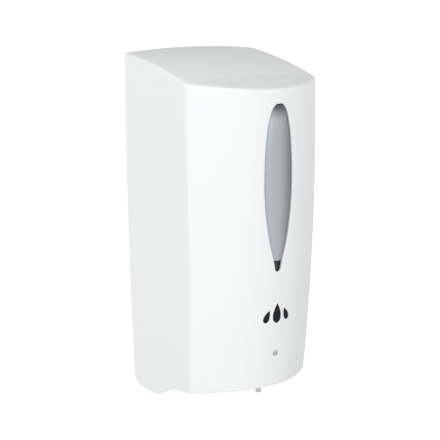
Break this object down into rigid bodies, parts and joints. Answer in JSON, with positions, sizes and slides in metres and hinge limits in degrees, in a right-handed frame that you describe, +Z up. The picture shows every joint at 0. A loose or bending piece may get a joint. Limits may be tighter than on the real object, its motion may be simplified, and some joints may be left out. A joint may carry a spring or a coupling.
{
  "type": "wall mounted soap dispenser",
  "caption": "Wall mounted touch-free soap dispenser: white bottom-hinged cover with a leaf-shaped window over a refillable tank, hose pump with gear motor, cells and hand sensor.",
  "frame": {"origin": "centre of the wall plate's back face, on the wall plane, halfway up the cover", "axes": "+X to the right when facing the front, +Y into the wall, +Z up"},
  "size_m": [0.13, 0.1092, 0.2722],
  "materials": {
    "cover_white": "smooth satin gloss",
    "inner_white": "fine matt texture",
    "window_smoke": "clear smoky tint",
    "frame_black": "matt",
    "indicator_grey": "frosted",
    "steel": "zinc plated",
    "tank_milky": "milky translucent",
    "cap_blue": "fine grain",
    "cell_jacket": "printed jacket, plain",
    "brass": "nickelled spring brass",
    "gear_white": "acetal",
    "pump_grey": "matt",
    "clear_plastic": "clear",
    "tube_silicone": "translucent silicone",
    "rubber_black": "moulded",
    "board_green": "lacquered laminate",
    "switch_red": "moulded",
    "lead_red": "PVC",
    "lead_black": "PVC"
  },
  "bodies": {
    "wall_unit": {"wall_plate": "inner_white", "latch_bracket": "steel", "latch_pin": "steel", "tank": "tank_milky", "tank_lid": "tank_milky", "chassis": "inner_white", "hinge_pin_left": "steel", "hinge_pin_right": "steel", "chassis_screw_left": "steel", "chassis_screw_right": "steel", "battery_cell_1": "cell_jacket", "battery_cell_2": "cell_jacket", "battery_cell_3": "cell_jacket", "battery_cell_4": "cell_jacket", "contact_positive": "brass", "contact_middle_link": "brass", "contact_negative": "brass", "idler_pin": "steel", "gearbox_case": "pump_grey", "motor": "steel", "pump_housing": "pump_grey", "pump_lid": "clear_plastic", "pump_hose": "tube_silicone", "inlet_sleeve": "rubber_black", "nozzle": "tube_silicone", "nozzle_ring": "inner_white", "front_panel": "inner_white", "panel_screw_upper_left": "steel", "panel_screw_lower_left": "steel", "panel_screw_upper_right": "steel", "panel_screw_lower_right": "steel", "floor_panel": "inner_white", "sensor_lens_left": "frame_black", "sensor_lens_right": "frame_black", "control_board": "board_green", "ir_emitter": "frame_black", "ir_receiver": "frame_black", "indicator_led": "indicator_grey", "power_switch": "frame_black", "battery_lead_positive": "lead_red", "battery_lead_negative": "lead_black", "motor_lead": "lead_red"},
    "cover": {"cover": "cover_white", "window_pane": "window_smoke", "window_frame": "frame_black", "indicator_lens": "indicator_grey"},
    "latch": {"latch_lever": "pump_grey"},
    "fill_cap": {"fill_cap": "cap_blue"},
    "battery_door": {"battery_door": "inner_white", "door_hinge_rod": "steel", "door_contact_left": "brass", "door_contact_right": "brass"},
    "pump_shaft": {"output_gear": "gear_white", "pump_rotor": "gear_white"},
    "roller_1": {"pump_roller_1": "pump_grey"},
    "roller_2": {"pump_roller_2": "pump_grey"},
    "roller_3": {"pump_roller_3": "pump_grey"},
    "idler": {"idler_gear": "gear_white"},
    "motor_shaft": {"motor_pinion": "brass"},
    "switch": {"switch_knob": "switch_red"}
  },
  "joints": [
    {"name": "cover_hinge", "type": "hinge", "parent": "wall_unit", "child": "cover", "pos_m": [0, -0.033, -0.1175], "axis": [1, 0, 0], "range_deg": [0, 95]},
    {"name": "latch_pivot", "type": "hinge", "parent": "wall_unit", "child": "latch", "pos_m": [0, -0.026, 0.118], "axis": [1, 0, 0], "range_deg": [0, 6]},
    {"name": "fill_cap_turn", "type": "hinge", "parent": "wall_unit", "child": "fill_cap", "pos_m": [0, -0.05, 0.1], "axis": [0, 0, 1], "range_deg": [0, 90]},
    {"name": "battery_door_hinge", "type": "hinge", "parent": "wall_unit", "child": "battery_door", "pos_m": [0, -0.0064, -0.1134], "axis": [1, 0, 0], "range_deg": [0, 90]},
    {"name": "pump_shaft_spin", "type": "hinge", "parent": "wall_unit", "child": "pump_shaft", "pos_m": [-0.01, -0.08, -0.076], "axis": [0, 1, 0], "continuous": true},
    {"name": "roller_1_spin", "type": "hinge", "parent": "pump_shaft", "child": "roller_1", "pos_m": [-0.01, -0.0862, -0.067], "axis": [0, 1, 0], "continuous": true},
    {"name": "roller_2_spin", "type": "hinge", "parent": "pump_shaft", "child": "roller_2", "pos_m": [-0.01779, -0.0862, -0.0805], "axis": [0, 1, 0], "continuous": true},
    {"name": "roller_3_spin", "type": "hinge", "parent": "pump_shaft", "child": "roller_3", "pos_m": [-0.00221, -0.0862, -0.0805], "axis": [0, 1, 0], "continuous": true},
    {"name": "idler_spin", "type": "hinge", "parent": "wall_unit", "child": "idler", "pos_m": [0.0092, -0.072, -0.076], "axis": [0, 1, 0], "continuous": true},
    {"name": "motor_shaft_spin", "type": "hinge", "parent": "wall_unit", "child": "motor_shaft", "pos_m": [0.0284, -0.069, -0.076], "axis": [0, 1, 0], "continuous": true},
    {"name": "switch_slide", "type": "slide", "parent": "wall_unit", "child": "switch", "axis": [0, 0, -1], "range_m": [0, 0.005]}
  ],
  "couplings": [
    {"joint": "idler_spin", "follows": "pump_shaft_spin", "ratio": -3},
    {"joint": "motor_shaft_spin", "follows": "pump_shaft_spin", "ratio": 9},
    {"joint": "roller_1_spin", "follows": "pump_shaft_spin", "ratio": -3.7353},
    {"joint": "roller_2_spin", "follows": "pump_shaft_spin", "ratio": -3.7353},
    {"joint": "roller_3_spin", "follows": "pump_shaft_spin", "ratio": -3.7353}
  ]
}
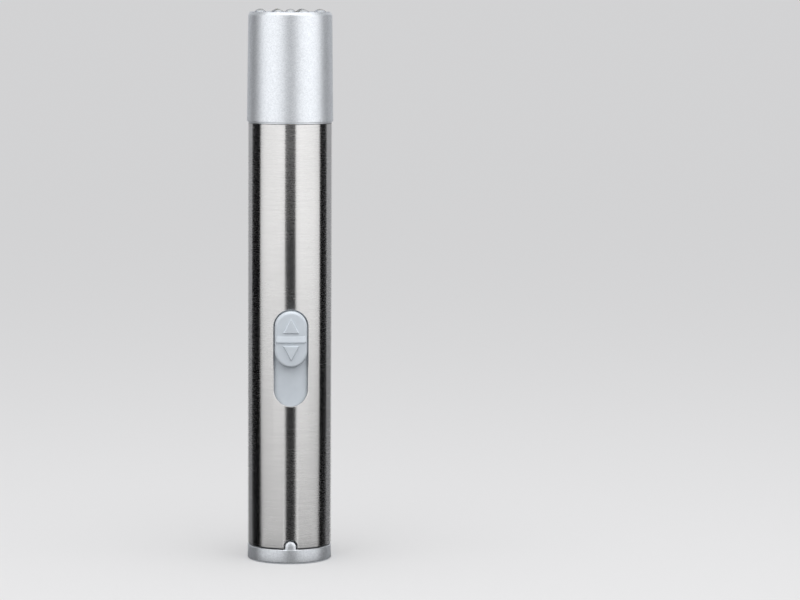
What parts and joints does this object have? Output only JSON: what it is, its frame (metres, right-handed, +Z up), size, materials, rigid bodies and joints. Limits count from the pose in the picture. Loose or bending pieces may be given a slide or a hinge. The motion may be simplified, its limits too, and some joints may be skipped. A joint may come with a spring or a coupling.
{
  "type": "mini led flashlight",
  "caption": "Slim torch: round brushed-steel sleeve, slightly flared painted head with a ring of clear LEDs, painted foot ring, thumb slide switch, screw-off head for changing cells.",
  "frame": {"origin": "centre of the flat base, on the body's axis", "axes": "+Z up along the body's axis towards the LEDs, -Y out through the thumb slider, +X to the right seen from the slider's side"},
  "size_m": [0.0184, 0.0197, 0.1182],
  "materials": {
    "silver_paint": "satin metallic paint with a fine flake",
    "brushed_steel": "fine grain running round the tube",
    "grey_plastic": "matt moulded",
    "black_plastic": "matt moulded",
    "brass": "stamped strip",
    "spring_steel": "bright drawn",
    "cell_jacket": "plain shrink film",
    "rubber": "black seal rubber",
    "clear_epoxy": "clear cast epoxy",
    "laminate": "white solder mask",
    "ceramic_chip": "black glaze"
  },
  "bodies": {
    "torch_body": {"tail_cap": "silver_paint", "lower_contact_strip": "brass", "tail_spring": "spring_steel", "lower_cell_can": "cell_jacket", "lower_cell_cap": "spring_steel", "upper_cell_can": "cell_jacket", "upper_cell_cap": "spring_steel", "chassis": "black_plastic", "neck_o_ring": "rubber", "steel_sleeve": "brushed_steel", "upper_contact_strip": "brass"},
    "thumb_slider": {"switch_knob": "grey_plastic", "switch_contact": "brass"},
    "thread_lift": {"ground_sleeve": "brass"},
    "head": {"head_shell": "silver_paint", "led_holder": "silver_paint", "led_board": "laminate", "current_resistor": "ceramic_chip", "head_spring": "spring_steel", "led_1": "clear_epoxy", "led_2": "clear_epoxy", "led_3": "clear_epoxy", "led_4": "clear_epoxy", "led_5": "clear_epoxy", "led_6": "clear_epoxy", "led_7": "clear_epoxy", "led_8": "clear_epoxy", "led_9": "clear_epoxy"}
  },
  "joints": [
    {"name": "switch_slide", "type": "slide", "parent": "torch_body", "child": "thumb_slider", "axis": [0, 0, -1], "range_m": [0, 0.0082]},
    {"name": "head_lift", "type": "slide", "parent": "torch_body", "child": "thread_lift", "axis": [0, 0, 1], "range_m": [0, 0.008]},
    {"name": "head_turn", "type": "hinge", "parent": "thread_lift", "child": "head", "pos_m": [0, 0, 0.106], "axis": [0, 0, 1], "range_deg": [0, 2880]}
  ],
  "couplings": [
    {"joint": "head_lift", "follows": "head_turn", "m_per_rad": 0.00015915}
  ]
}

★ ★ ★ ★ ★ ★ ★

Aim –
Find how many of the lines above have the word "parts" in them. State only that number.

Response to this exercise –
2